Spending in each state budget is only achieved thanks to money that comes to the State in the form of revenue. State revenue can include taxes paid, fees collected, and grants from the federal government.
When talking about state funds, we typically refer to General Revenue Funds. While this only makes up just under half of the money the state spends, it represents those funds which are most flexible, in most cases not designated for a specific purpose. Major sources of general revenue include:
Federal grants & reimbursements
Federal stimulus (in the 2011-2012 budget)
Corporate Franchise tax
Public Utility/Kilowatt-hour tax
The global recession has caused state tax collections to decline dramatically.
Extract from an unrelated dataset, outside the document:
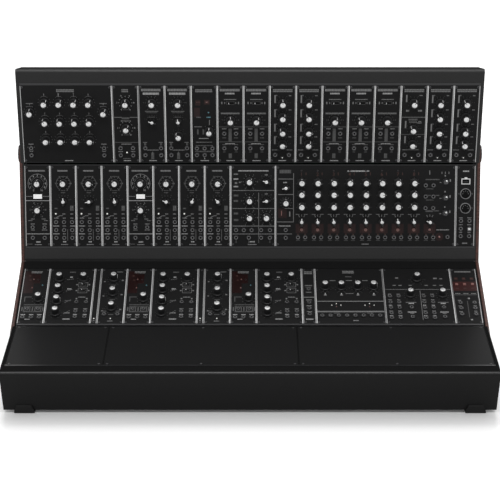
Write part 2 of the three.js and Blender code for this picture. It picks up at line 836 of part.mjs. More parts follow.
const sequencerLeftShares = { selector: 0.726, rate: 0.54 };

const moduleKinds = {
  filterBank: {
    units: 28,
    controls: [
      ...wideBankShares.columns.flatMap((x) => column('knob', x, wideBankShares.rows)),
      ...sideShares.columns.map((x) => ({ kind: 'knob', x, y: sideShares.row })),
    ],
  },
  twoKnob: { units: 8, controls: column('knob', centreShare, [topShare, secondKnobShares.noise]) },
  coupler: {
    units: 8,
    controls: [...column('knob', centreShare, [topShare]), ...column('pointer', centreShare, [pointerShare])],
  },
  filter: {
    units: 8,
    controls: [
      ...column('knob', centreShare, [topShare, secondKnobShares.filter]),
      ...column('pointer', centreShare, [pointerShare]),
    ],
  },
  meter: { units: 8, controls: column('knob', meterShares.upperColumn, [meterShares.upperRow]) },
  voiceMeter: { units: 8, controls: column('knob', meterShares.lowerColumn, [meterShares.lowerRow]) },
  amplifier: { units: 8, controls: column('knob', centreShare, [midShare]) },
  envelope: {
    units: 8,
    controls: column('knob', centreShare, [topShare, upperShare, lowerShare, bottomShare]),
  },
  delay: {
    units: 8,
    controls: column('knob', centreShare, [topShare, secondKnobShares.delay, bottomShare]),
  },
  driver: { units: 8, controls: column('knob', centreShare, [topShare, secondKnobShares.driver]) },
  oscillator: {
    units: 8,
    controls: [
      ...column('knob', centreShare, [topShare]),
      ...column('pointer', centreShare, [secondKnobShares.oscillator]),
    ],
  },
  switcher: {
    units: 14,
    controls: [
      ...column('knob', switchShares.left, switchShares.rows),
      ...column('pointer', switchShares.right, switchShares.rows.slice(0, 2)),
      ...column('knob', switchShares.right, switchShares.rows.slice(2)),
    ],
  },
  sequencer: {
    units: 56,
    controls: [
      ...Array.from({ length: stepCount }, (_, i) => stepShares.first + i * stepShares.pitch).flatMap((x) => [
        ...column('knob', x, stepShares.rows),
        { kind: 'pointer', x, y: stepShares.switches },
        { kind: 'button', x, y: stepShares.buttons },
      ]),
      { kind: 'pointer', x: stepShares.first + stepCount * stepShares.pitch, y: stepShares.switches },
      ...column('toggle', sequencerRightShare, sequencerToggleShares),
      { kind: 'pointer', x: sequencerLeftShare, y: sequencerLeftShares.selector },
      { kind: 'knob', x: sequencerLeftShare, y: sequencerLeftShares.rate },
    ],
  },
  interface: { units: 6, controls: [] },
  ladder: {
    units: 14,
    controls: [
      ...column('knob', filterColumnShares.left, filterColumnShares.rows),
      ...column('knob', filterColumnShares.right, [rearTopShare]),
    ],
  },
  strip: { units: 2, controls: [] },
  wideStrip: { units: 4, controls: [] },
  shaper: { units: 8, controls: column('knob', centreShare, tripleShares) },
  mixer: { units: 21, controls: mixerShares.columns.map((x) => ({ kind: 'knob', x, y: mixerShares.row })) },
  output: {
    units: 21,
    controls: [
      { kind: 'knob', x: outputShares.left, y: outputShares.row },
      { kind: 'knob', x: outputShares.middle, y: rearTopShare },
      { kind: 'knob', x: outputShares.right, y: outputShares.row },
    ],
  },
  clock: { units: 8, controls: [] },
  blankNarrow: { units: 28, controls: [] },
  blankWide: { units: 56, controls: [] },
};

// Banks of modules in each row, from the left. movers names the controls that turn or slide:
// the module's place in the bank, the control's place in that module, and its name.
const rows = {
  upperTop: [
    { name: 'filter_bank_module', modules: ['filterBank'], movers: [[0, 12, 'filter_bank_level_knob']] },
    {
      name: 'noise_and_filter_modules',
      modules: ['twoKnob', 'coupler', 'filter'],
      movers: [[0, 0, 'noise_filter_knob']],
    },
    { name: 'level_meter_module', modules: ['meter'], movers: [[0, 0, 'meter_level_knob']] },
    {
      name: 'amplifier_modules_left',
      modules: ['amplifier', 'amplifier'],
      movers: [[0, 0, 'amplifier_gain_knob']],
    },
    {
      name: 'envelope_modules_left',
      modules: ['envelope', 'envelope'],
      movers: [[0, 0, 'envelope_attack_knob']],
    },
    { name: 'amplifier_modules_right', modules: ['amplifier', 'amplifier', 'amplifier'], movers: [] },
    {
      name: 'envelope_modules_right',
      modules: ['delay', 'envelope', 'envelope'],
      movers: [],
    },
  ],
  upperBottom: [
    {
      name: 'oscillator_modules_left',
      modules: ['driver', 'oscillator', 'oscillator', 'oscillator'],
      movers: [[0, 0, 'driver_tune_knob'], [1, 1, 'oscillator_range_selector']],
    },
    {
      name: 'oscillator_modules_right',
      modules: ['driver', 'oscillator', 'oscillator', 'oscillator'],
      movers: [[1, 0, 'oscillator_tune_knob']],
    },
    { name: 'sequential_switch_module', modules: ['switcher'], movers: [[0, 1, 'switch_speed_knob']] },
    {
      name: 'sequencer_module',
      modules: ['sequencer'],
      movers: [
        [0, 0, 'sequencer_step_knob'],
        [0, 3, 'sequencer_step_selector'],
        [0, 4, 'sequencer_step_button'],
        [0, 41, 'sequencer_top_toggle'],
        [0, 42, 'sequencer_middle_toggle'],
        [0, 43, 'sequencer_bottom_toggle'],
        [0, 45, 'sequencer_rate_knob'],
      ],
    },
    { name: 'midi_interface_module', modules: ['interface'], movers: [] },
  ],
  lowerRear: [
    {
      name: 'voice_modules_left',
      modules: ['voiceMeter', 'ladder', 'strip', 'shaper'],
      movers: [[1, 0, 'left_voice_cutoff_knob']],
    },
    {
      name: 'voice_modules_centre',
      modules: ['voiceMeter', 'ladder', 'strip', 'shaper'],
      movers: [[1, 0, 'centre_voice_cutoff_knob']],
    },
    {
      name: 'voice_modules_right',
      modules: ['voiceMeter', 'ladder', 'wideStrip'],
      movers: [[1, 0, 'right_voice_cutoff_knob']],
    },
    { name: 'mixer_module', modules: ['mixer'], movers: [[0, 0, 'mixer_channel_knob']] },
    { name: 'output_module', modules: ['output'], movers: [[0, 1, 'output_volume_knob']] },
    { name: 'clock_module', modules: ['clock'], movers: [] },
  ],
  lowerFront: [
    { name: 'blank_panel_left', modules: ['blankNarrow'], movers: [] },
    { name: 'blank_panel_centre', modules: ['blankWide'], movers: [] },
    { name: 'blank_panel_right', modules: ['blankWide'], movers: [] },
  ],
};

// One bank: its panels with a scored seam between neighbours, the boards behind them, and the
// controls that stay on it. Named controls come back as meshes of their own.
function bank({ name, modules, movers }, startUnits) {
  const kinds = modules.map((kind) => moduleKinds[kind]);
  const totalUnits = kinds.reduce((sum, kind) => sum + kind.units, 0);
  const width = totalUnits * unitWidth;
  const start = startUnits * unitWidth;
  const plateWidth = width - clearance;
  const parts = [
    block(plateWidth, panelHeight, panelThickness, start + width / 2, panelHeight / 2, -panelThickness / 2),
  ];
  const cuts = [];
  const meshes = [];
  let left = start;
  kinds.forEach((kind, index) => {
    const moduleWidth = kind.units * unitWidth;
    const isBlank = name.startsWith('blank');
    const boardWidth = moduleWidth - 2 * boardInset;
    if (!isBlank && boardWidth > boardInset) {
      const boardHeight = panelHeight - 2 * (railWidth + boardEdgeGap);
      const depth = boardDepth + weldOverlap;
      const middle = -panelThickness - boardDepth / 2 + weldOverlap / 2;
      parts.push(block(boardWidth, boardHeight, depth, left + moduleWidth / 2, panelHeight / 2, middle));
    }
    if (index > 0) {
      cuts.push(block(seamWidth, panelHeight + overrun, 2 * seamDepth, left, panelHeight / 2, 0));
    }
    kind.controls.forEach((control, place) => {
      const x = left + control.x * moduleWidth;
      const y = control.y * panelHeight;
      const { fixed, seat, moving, bore, finish: look } = controlKinds[control.kind];
      const mover = movers.find(([module, number]) => module === index && number === place);
      if (seat) parts.push(seat.translate([x, y, 0]));
      if (!mover) {
        if (fixed) parts.push(fixed.translate([x, y, 0]));
        return;
      }
      cuts.push(bore.translate([x, y, 0]));
      const mesh = piece(mover[2], moving, look);
      const tilted = control.kind === 'toggle';
      mesh.position.set(x, y, tilted ? togglePivotHeight : 0);
      mesh.rotation.x = tilted ? -toggleThrowDegrees * degree : 0;
      meshes.push(mesh);
    });
    left += moduleWidth;
  });
  let solid = joined(parts);
  if (cuts.length > 0) solid = solid.subtract(joined(cuts));
  meshes.unshift(piece(name, solid, panelFinish));
  return { meshes, units: totalUnits };
}

// One row of banks, in a group whose origin is the lower left corner of its panels
function row(banks, side, margin) {
  const bend = new THREE.Group();
  bend.rotation.x = side * halfBend;
  const holder = new THREE.Group();
  const start = rowSeam / 2 + margin;
  const low = side > 0 ? start : -start - panelHeight;
  holder.position.set(-rowWidth / 2, low, 0);
  let units = 0;
  for (const entry of banks) {
    const made = bank(entry, units);
    made.meshes.forEach((mesh) => holder.add(mesh));
    units += made.units;
  }
  bend.add(holder);
  return bend;
}

// One case with what it carries
function caseGroup(prefix, matrix, rearBanks, frontBanks, standTurn, margins) {
  const group = new THREE.Group();
  group.applyMatrix4(matrix);
  group.add(caseBody(`${prefix}_case`, matrix));
  group.add(railFrame(`${prefix}_rail_frame`, margins));
  group.add(busBoard(`${prefix}_bus_board`));
  group.add(rocker(`${prefix}_power_switch`));
  const stand = tiltStand(`${prefix}_tilt_stand`);
  stand.rotation.x = standTurn;
  group.add(stand);
  group.add(row(rearBanks, 1, margins.rear));
  group.add(row(frontBanks, -1, margins.front));
  return group;
}

const lower = caseGroup('lower', lowerMatrix, rows.lowerRear, rows.lowerFront, standOpenTurn, {
  rear: lowerRearMargin,
  front: lowerFrontMargin,
});
const upper = caseGroup('upper', upperMatrix, rows.upperTop, rows.upperBottom, standFoldedTurn, {
  rear: upperRearMargin,
  front: upperFrontMargin,
});

// Four corner feet on the lower case: the rear pair is the front one turned about
for (const [end, turn] of [['front', 0], ['rear', Math.PI]]) {
  const pair = new THREE.Group();
  pair.rotation.z = turn;
  const flip = turn === 0 ? 1 : -1;
  pair.add(cornerFoot(`${end}_left_foot`, -flip));
  pair.add(cornerFoot(`${end}_right_foot`, flip));
  lower.add(pair);
}

const model = new THREE.Group();
model.add(lower, upper);
model.add(bracket('left_bracket', -1), bracket('right_bracket', 1));
model.add(clampKnob('left_clamp_knob', -1), clampKnob('right_clamp_knob', 1));

// The origin is at the middle of the space that the synthesizer stands over
model.updateMatrixWorld(true);
const extent = new THREE.Box3().setFromObject(model, true);
model.position.y = -(extent.min.y + extent.max.y) / 2;
model.updateMatrixWorld(true);

export default model;
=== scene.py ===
"""Looks of a modular synthesizer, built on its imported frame. Drawn in millimetres, placed in metres."""
import json
import math

import bmesh
import bpy
from mathutils import Matrix, Vector


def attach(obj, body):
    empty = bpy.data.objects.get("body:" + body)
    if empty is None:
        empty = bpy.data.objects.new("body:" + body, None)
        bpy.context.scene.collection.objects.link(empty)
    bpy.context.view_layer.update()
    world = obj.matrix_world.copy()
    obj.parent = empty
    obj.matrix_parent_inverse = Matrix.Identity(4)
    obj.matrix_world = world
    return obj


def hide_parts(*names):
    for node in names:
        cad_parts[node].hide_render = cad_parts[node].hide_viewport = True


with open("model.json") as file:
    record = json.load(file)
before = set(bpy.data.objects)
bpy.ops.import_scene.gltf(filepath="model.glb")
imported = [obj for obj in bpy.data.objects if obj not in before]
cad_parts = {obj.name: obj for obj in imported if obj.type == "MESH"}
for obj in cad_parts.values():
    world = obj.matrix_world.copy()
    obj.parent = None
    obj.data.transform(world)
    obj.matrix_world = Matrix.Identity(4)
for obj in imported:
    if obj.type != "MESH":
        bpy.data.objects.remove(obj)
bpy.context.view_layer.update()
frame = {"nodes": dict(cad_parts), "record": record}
scene = bpy.context.scene

# Sizes shared with the frame, in millimetres and degrees
UNIT = 5.08
ROW_WIDTH = 140 * UNIT
PANEL = 128.5
SEAM = 3.44
ROW_EDGE = SEAM / 2 + PANEL + 4.54
MARGINS = {("upper", 1): 0.5, ("upper", -1): 1.3, ("lower", 1): 4.0, ("lower", -1): 1.3}
HALF_BEND = math.radians(8.57)
LIP = 16.15
EDGE_RADIUS, BASE_RADIUS = 5.06, 3.0
END_CORNER = math.radians(72.3)
END_FACE = 77.2
SHEET = 2.0
HALF_INNER, HALF_OUTER = 355.9, 361.1
LOWER_TILT, LOWER_BEND = 13.58, (-39.872, 88.499)
UPPER_TILT, UPPER_BEND = 89.8, (125.177, 299.911)
END_TILT = math.pi / 2 - END_CORNER - HALF_BEND
ARC_REACH = EDGE_RADIUS / math.tan(END_CORNER / 2)
CORNER_REACH = ROW_EDGE + LIP + ARC_REACH
BRACKET_WIDTH, BRACKET_PAST = 34.0, 14.0
BRACKET_INNER, BRACKET_OUTER = 358.2, 363.3
POCKET_GAP = 0.3
INLET_X, ROCKER_X = -275.1, -241.1
PRINT_HEIGHT, FIELD_HEIGHT = 0.08, 0.05
SCREW_INSET = 3.0
BODY = "cases"
UP = math.pi / 2
FULL_TURN = 2 * math.pi

IDENTITY = Matrix.Identity(4)
TO_METRES = Matrix.Scale(0.001, 4)


def turn(angle, axis):
    return Matrix.Rotation(angle, 4, axis)


def move(x, y, z=0.0):
    return Matrix.Translation((x, y, z))


def case_matrix(tilt, bend):
    return move(0, *bend) @ turn(math.radians(tilt), "X")


LOWER = case_matrix(LOWER_TILT, LOWER_BEND)
UPPER = case_matrix(UPPER_TILT, UPPER_BEND)


def row_matrix(name, side):
    start = SEAM / 2 + MARGINS[name, side]
    low = start if side > 0 else -start - PANEL
    return {"lower": LOWER, "upper": UPPER}[name] @ turn(side * HALF_BEND, "X") @ move(-ROW_WIDTH / 2, low)


# Materials
def feed(tree, node, inputs):
    """Set inputs of a node: to a value, to another node's output, or to another node's first output."""
    for name, value in inputs.items():
        if isinstance(value, bpy.types.Node):
            value = value.outputs[0]
        if isinstance(value, bpy.types.NodeSocket):
            tree.links.new(value, node.inputs[name])
        else:
            node.inputs[name].default_value = value


def add_node(tree, kind, inputs=None, operation=None):
    node = tree.nodes.new("ShaderNode" + kind)
    if operation:
        node.operation = operation
    feed(tree, node, inputs or {})
    return node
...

In addition to recessionary pressures, Ohio budgets continue to be impacted by changes made in the budget passed by the Republican-dominated General Assembly in 2005. That budget cut income taxes, eliminated the tangible personal property tax and corporate franchise tax, and created the new commercial activities tax for businesses. The result was dramatically less revenue for the state, coupled with a need to reimburse local governments and schools districts for revenue lost from the tangible personal property tax. The 2012-2013 budget will be no different. Revenue will continue to decline as the final reduction in the income tax takes effect, and the general revenues of the state will be on the hook to reimburse local government and school districts.
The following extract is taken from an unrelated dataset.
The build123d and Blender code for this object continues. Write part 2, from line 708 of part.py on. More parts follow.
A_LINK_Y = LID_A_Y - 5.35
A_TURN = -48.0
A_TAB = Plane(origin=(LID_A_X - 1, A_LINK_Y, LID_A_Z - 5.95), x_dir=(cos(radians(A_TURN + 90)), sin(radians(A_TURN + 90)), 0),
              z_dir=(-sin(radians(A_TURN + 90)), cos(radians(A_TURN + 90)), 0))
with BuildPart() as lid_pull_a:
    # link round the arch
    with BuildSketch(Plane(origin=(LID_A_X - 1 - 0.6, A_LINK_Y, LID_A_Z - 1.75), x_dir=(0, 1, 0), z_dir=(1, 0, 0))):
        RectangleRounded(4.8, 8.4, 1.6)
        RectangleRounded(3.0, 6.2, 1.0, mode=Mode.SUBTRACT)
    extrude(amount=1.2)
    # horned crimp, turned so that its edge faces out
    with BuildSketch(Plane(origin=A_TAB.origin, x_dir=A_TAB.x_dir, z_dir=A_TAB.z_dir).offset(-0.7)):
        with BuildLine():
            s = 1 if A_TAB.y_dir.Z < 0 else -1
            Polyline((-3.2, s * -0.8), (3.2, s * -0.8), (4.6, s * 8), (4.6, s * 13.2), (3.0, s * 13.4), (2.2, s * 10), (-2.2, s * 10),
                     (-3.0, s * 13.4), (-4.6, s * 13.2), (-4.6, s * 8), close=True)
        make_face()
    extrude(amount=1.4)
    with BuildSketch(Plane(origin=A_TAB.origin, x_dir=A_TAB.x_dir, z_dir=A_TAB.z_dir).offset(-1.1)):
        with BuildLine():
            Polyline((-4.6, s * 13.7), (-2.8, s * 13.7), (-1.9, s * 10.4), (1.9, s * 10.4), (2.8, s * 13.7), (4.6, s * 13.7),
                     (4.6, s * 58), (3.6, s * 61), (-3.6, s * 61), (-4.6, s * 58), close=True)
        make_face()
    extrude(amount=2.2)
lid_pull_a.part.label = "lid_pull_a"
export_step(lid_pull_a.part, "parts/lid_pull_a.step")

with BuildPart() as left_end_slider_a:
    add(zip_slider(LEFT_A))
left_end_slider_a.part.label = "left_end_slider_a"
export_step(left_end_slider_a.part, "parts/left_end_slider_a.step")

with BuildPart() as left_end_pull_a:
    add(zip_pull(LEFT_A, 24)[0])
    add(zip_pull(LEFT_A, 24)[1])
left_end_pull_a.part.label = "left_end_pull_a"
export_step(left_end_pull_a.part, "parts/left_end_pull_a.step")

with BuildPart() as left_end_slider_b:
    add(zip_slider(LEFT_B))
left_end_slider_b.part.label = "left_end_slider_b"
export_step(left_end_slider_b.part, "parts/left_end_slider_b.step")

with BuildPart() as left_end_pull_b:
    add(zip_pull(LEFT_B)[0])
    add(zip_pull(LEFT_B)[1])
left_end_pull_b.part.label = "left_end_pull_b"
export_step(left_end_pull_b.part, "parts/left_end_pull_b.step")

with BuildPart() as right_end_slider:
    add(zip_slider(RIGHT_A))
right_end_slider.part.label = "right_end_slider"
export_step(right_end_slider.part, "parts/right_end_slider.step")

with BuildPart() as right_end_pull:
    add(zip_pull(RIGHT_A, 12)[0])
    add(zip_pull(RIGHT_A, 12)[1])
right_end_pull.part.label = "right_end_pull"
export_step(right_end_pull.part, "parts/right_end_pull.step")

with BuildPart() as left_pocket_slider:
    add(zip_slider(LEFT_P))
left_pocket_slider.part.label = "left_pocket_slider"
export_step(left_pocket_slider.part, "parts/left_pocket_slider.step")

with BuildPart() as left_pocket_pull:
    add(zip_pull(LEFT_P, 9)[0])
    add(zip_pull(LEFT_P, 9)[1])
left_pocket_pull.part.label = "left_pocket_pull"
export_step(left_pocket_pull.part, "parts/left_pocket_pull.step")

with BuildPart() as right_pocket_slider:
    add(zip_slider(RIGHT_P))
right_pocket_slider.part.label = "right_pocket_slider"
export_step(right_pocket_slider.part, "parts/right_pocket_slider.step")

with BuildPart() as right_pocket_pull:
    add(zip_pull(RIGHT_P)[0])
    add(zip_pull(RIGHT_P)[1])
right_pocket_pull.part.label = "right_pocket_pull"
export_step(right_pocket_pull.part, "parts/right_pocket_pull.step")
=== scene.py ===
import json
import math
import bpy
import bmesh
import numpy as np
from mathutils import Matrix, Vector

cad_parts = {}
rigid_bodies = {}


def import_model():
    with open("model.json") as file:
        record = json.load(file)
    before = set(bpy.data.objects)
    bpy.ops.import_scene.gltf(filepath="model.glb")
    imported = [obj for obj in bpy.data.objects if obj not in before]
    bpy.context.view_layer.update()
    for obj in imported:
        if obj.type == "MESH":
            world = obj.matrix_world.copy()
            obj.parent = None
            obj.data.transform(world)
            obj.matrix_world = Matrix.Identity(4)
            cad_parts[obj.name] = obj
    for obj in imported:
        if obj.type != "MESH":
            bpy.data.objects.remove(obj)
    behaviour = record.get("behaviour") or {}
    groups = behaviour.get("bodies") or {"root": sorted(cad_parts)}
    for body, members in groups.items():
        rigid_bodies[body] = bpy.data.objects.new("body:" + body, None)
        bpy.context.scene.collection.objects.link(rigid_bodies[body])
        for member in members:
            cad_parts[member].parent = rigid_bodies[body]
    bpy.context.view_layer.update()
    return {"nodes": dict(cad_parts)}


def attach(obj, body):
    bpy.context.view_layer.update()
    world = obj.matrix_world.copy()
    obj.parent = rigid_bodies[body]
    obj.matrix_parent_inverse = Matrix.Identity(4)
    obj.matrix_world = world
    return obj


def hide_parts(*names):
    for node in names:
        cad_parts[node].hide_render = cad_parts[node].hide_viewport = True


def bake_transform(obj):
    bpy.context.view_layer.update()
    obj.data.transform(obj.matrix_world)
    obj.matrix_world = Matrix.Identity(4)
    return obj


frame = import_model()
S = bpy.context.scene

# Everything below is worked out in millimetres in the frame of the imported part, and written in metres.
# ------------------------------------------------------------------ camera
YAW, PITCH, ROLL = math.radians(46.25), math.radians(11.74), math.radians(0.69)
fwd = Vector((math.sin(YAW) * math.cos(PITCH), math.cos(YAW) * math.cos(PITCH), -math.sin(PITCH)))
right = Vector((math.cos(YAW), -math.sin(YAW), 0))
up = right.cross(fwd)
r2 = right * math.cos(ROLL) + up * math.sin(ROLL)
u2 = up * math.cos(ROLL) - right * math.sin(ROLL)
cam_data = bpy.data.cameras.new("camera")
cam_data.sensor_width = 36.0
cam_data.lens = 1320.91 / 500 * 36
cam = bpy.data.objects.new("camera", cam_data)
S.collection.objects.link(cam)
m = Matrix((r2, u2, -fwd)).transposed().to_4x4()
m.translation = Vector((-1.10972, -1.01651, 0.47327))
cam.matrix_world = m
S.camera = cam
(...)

In fiscal 2011, the State anticipated general revenues of $29.2 billion. Of this amount, $1.7 billion came from federal stimulus, a one-time source of money. Many estimate that the 2010-2011 budget included a total of over $8 billion in one-time sources, money that will not be available again for the next budget. All budgets use one-time sources, but 2010-2011 used more than is typical, resulting in some uncertainty about whether spending levels can be maintained without another influx of one-time money.